→ WHAT IS BEING ASKED
Copy out each line that has "three" in it.

_____

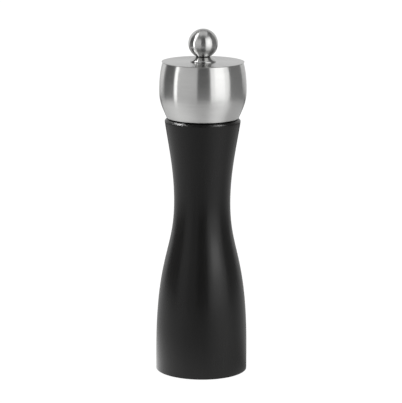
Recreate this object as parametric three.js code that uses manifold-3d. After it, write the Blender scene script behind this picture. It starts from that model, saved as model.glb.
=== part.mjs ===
// Hand pepper mill. A turned wooden body with a narrow waist holds the peppercorns. The steel head turns a
// square spindle, and the spindle turns a toothed rotor inside a toothed stator in the base. The ball knob
// screws on the spindle's thread: tightening it lifts the rotor against its spring, for a finer grind.
// Millimetres, +Z up, origin at the centre of the base, on the surface that the mill stands on.

import * as THREE from "three";
import { mergeVertices } from "three/addons/utils/BufferGeometryUtils.js";
import Module from "manifold-3d";

const wasm = await Module();
wasm.setup();

// ---------------------------------------------------------------- clearances
const seatGap = 0.1; // between faces that rest on each other
const fitGap = 0.3; // radial, between a fixed piece and the bore that it sits in
const runGap = 0.35; // radial, between pieces that turn or slide on each other

// ---------------------------------------------------------------- outside
const totalHeight = 200;
const baseRadius = 26.5;
const footHeight = 10; // straight stretch above the base
const baseEdge = 0.9; // rounding of the lower edge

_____

→ REPLY
Recreate this object as parametric three.js code that uses manifold-3d. After it, write the Blender scene script behind this picture. It starts from that model, saved as model.glb.
import * as THREE from "three";
import { mergeVertices } from "three/addons/utils/BufferGeometryUtils.js";